Como é que resumes a tua carreira de jogador? Arrependes-te de alguma decisão e ficou algo por cumprir?
Não vou dizer que me arrependo. Estou satisfeito com a carreira que fiz. Todas as decisões que tomei foram da minha parte. Se calhar numa coisa ou noutra podia ter pensado ou feito de outra maneira. Mas não me arrependo de nada.

Ainda tens algum sonho e objetivo por cumprir na tua vida?
Se não tiver sonhos, de que adianta viver? Tens de criar objetivos na tua vida para te sentires bem. Na fase inicial depois de deixar de jogar estava meio confuso. Foram muitos anos a jogar futebol. Acordava e pensava “será que sei fazer isto ou aquilo?” Agora olho para as coisas de outra maneira. Temos de ter mente aberta, abrir horizontes e saber que a vida não é só futebol. Temos de pensar de outra maneira, investir noutras coisas, sair da zona de conforto.

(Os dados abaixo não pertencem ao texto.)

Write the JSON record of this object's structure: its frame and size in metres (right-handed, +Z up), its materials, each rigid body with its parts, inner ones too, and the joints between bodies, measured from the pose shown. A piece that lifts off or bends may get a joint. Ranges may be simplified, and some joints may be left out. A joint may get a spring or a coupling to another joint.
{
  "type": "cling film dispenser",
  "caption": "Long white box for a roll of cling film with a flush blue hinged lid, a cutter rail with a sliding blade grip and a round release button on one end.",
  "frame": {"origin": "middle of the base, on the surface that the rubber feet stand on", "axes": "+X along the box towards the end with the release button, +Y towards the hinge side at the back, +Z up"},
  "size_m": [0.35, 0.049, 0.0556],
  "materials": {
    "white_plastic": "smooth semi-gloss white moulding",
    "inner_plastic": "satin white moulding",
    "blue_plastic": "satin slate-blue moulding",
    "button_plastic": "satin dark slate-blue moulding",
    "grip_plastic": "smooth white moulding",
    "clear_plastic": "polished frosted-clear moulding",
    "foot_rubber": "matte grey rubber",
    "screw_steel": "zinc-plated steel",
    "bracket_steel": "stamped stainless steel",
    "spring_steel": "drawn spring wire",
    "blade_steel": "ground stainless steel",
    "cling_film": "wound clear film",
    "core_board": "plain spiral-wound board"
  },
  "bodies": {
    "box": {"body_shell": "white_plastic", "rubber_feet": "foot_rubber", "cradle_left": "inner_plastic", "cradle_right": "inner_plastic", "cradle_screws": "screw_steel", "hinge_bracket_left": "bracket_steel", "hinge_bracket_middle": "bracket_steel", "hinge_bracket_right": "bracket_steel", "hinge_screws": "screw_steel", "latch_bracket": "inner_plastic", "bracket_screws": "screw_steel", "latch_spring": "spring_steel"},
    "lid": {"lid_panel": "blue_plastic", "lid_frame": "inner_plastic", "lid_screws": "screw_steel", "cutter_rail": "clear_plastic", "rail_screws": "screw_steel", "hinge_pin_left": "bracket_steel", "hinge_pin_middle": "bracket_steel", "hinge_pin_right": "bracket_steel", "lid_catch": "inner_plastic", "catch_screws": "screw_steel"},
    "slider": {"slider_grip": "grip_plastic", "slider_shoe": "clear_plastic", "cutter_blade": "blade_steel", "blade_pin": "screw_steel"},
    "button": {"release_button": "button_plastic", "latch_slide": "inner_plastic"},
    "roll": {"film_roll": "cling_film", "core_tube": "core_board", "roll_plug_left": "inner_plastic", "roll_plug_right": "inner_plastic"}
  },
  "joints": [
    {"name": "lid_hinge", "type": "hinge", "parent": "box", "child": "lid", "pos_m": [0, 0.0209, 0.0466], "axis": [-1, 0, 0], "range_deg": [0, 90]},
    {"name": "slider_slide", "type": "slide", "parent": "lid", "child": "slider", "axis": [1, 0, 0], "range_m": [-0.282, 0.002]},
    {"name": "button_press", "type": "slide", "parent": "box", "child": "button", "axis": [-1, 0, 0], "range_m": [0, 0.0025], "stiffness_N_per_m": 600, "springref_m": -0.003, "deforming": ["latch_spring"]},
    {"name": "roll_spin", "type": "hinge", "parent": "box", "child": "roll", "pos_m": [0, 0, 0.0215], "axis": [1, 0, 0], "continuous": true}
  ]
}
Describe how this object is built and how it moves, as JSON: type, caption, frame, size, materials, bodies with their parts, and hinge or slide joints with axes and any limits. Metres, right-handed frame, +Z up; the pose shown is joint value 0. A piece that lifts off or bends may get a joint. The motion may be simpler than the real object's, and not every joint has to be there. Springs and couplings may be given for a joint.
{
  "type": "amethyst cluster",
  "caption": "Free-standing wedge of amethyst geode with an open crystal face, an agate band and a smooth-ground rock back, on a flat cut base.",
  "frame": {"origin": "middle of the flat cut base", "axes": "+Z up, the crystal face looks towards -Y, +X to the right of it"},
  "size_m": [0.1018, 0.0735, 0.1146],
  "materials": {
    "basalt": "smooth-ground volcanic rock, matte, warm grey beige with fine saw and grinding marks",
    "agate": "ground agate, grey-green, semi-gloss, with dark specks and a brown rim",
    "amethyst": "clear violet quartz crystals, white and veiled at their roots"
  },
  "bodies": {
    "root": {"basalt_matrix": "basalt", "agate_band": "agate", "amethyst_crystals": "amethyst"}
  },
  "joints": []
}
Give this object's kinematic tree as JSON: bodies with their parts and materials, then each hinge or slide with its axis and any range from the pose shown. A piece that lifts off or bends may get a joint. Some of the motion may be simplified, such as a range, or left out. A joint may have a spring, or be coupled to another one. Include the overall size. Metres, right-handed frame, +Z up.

Como é que defines o teu negócio?
É um negócio tranquilo, sem stress. Sem muitas dores de cabeça. É uma coisa que eu gosto. Estou a aprender. Sempre gostei de carpintaria. Dou-me muito bem com o rapaz que fez as caravanas. Vou lá ter com ele para aprender. É um negócio tranquilo e que as pessoas desfrutem e aproveitem ao máximo as caravanas.